Put your hand in the hand of the man
Who stilled the water . . .
Put your hand in the hand of the man
Who calmed the sea . . .
Take a look at yourself,
And you can look at others differently,
By puttin’ your hand in the hand of the man
From Galilee!

This Easter I want to fall in love all over again with the One who said "Do not be afraid, little flock, for your Father has been pleased to give you the kingdom."  Luke 12:32.  The One who said, "For God did not send his Son into the world to condemn the world, but to save the world through him." John 3:17.

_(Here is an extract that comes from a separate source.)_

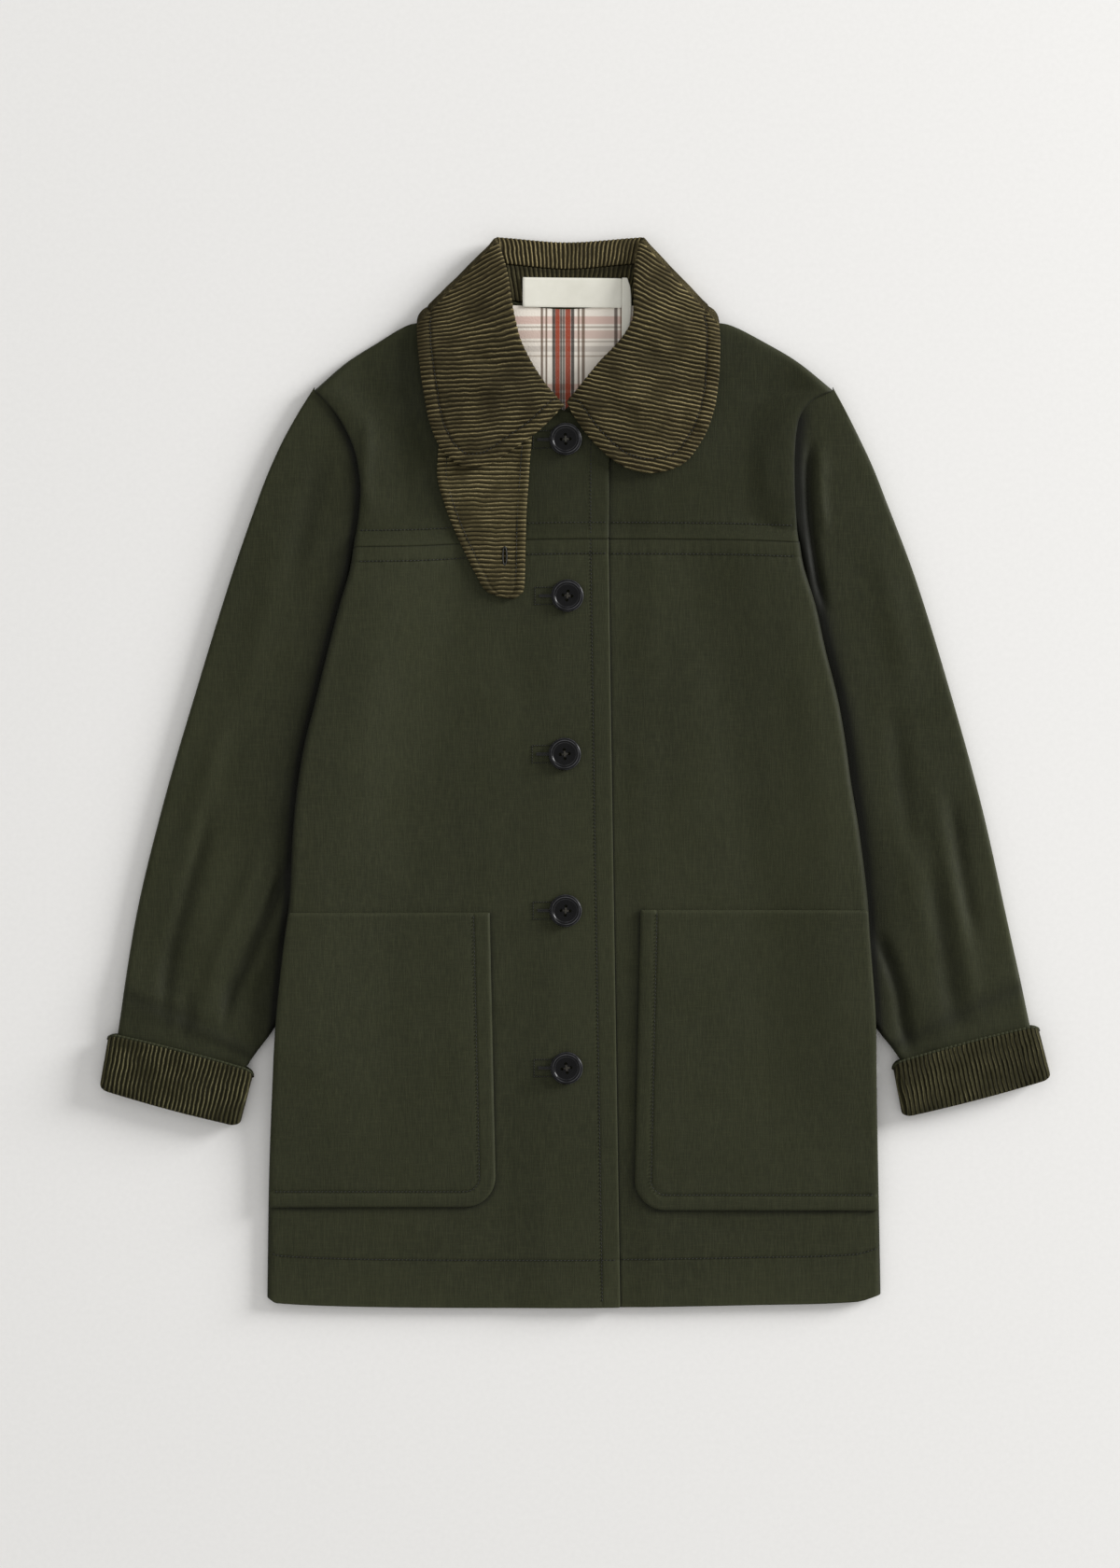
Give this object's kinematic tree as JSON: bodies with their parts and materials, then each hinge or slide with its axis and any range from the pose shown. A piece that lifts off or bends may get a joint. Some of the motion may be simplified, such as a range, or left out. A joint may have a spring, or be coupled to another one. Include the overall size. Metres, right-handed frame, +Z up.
{
  "type": "waxed cotton jacket",
  "caption": "Waxed cotton jacket laid flat, buttoned, with a corduroy collar, throat tab and cuffs and two large patch pockets.",
  "frame": {"origin": "centre of the laid jacket's outline, on the surface that it lies on", "axes": "+X to the wearer's left across the front, +Y from the hem towards the collar, +Z up out of the front"},
  "size_m": [0.7325, 0.8229, 0.0193],
  "materials": {
    "waxed_cotton": "matt waxed cotton",
    "corduroy": "corduroy pile",
    "flannel_lining": "brushed check flannel",
    "label_tape": "plain woven tape",
    "button_plastic": "polished"
  },
  "bodies": {
    "root": {"back_panel": "waxed_cotton", "front_right": "waxed_cotton", "front_left": "waxed_cotton", "yoke_right": "waxed_cotton", "yoke_left": "waxed_cotton", "sleeve_right": "waxed_cotton", "sleeve_left": "waxed_cotton", "pocket_right": "waxed_cotton", "pocket_left": "waxed_cotton", "cuff_right": "corduroy", "cuff_left": "corduroy", "collar": "corduroy", "collar_stand": "corduroy", "throat_tab": "corduroy", "lining_neck": "flannel_lining", "neck_label": "label_tape", "label_end": "label_tape", "button_1": "button_plastic", "button_2": "button_plastic", "button_3": "button_plastic", "button_4": "button_plastic", "button_5": "button_plastic"}
  },
  "joints": []
}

Fellow Christians, I'm coming to realize that before we can change the world, our own world has got to change.  We have to abide in the Vine first, for apart from Him we can do nothing (John 15:4).  And if we do change the world, what we change it into needs to look a lot more like Him and a lot less like us.  And we need to do it according to His way of doing things, not ours.

And to my readers who aren't Christians-- I'm sorry.  I'm sorry that what you've been feeling from us has had so very little to do with what Jesus came to bring.

Maybe lately it hasn't been all about Jesus, for a lot of us.

But maybe it can be.

For I believe He is Risen.  He is Risen indeed.


1 comment:

Leanne said...

You've put into words what I was struggling to say yesterday in an online conversation about gay civil union vs gay marriage that always, always came back to the Book, the Bible, without regards to the context of that bit of scripture, or where a person was coming from-- that is, their context -- and ... I tried to say what you said, that God/Jesus is love and that should be our lens, but somehow I managed to dip my toes into the Book thing as well, despite my best efforts.... so thank you!

Practice will make it easier in the future, I think. Giving up the sola scriptura language of old is *hard*.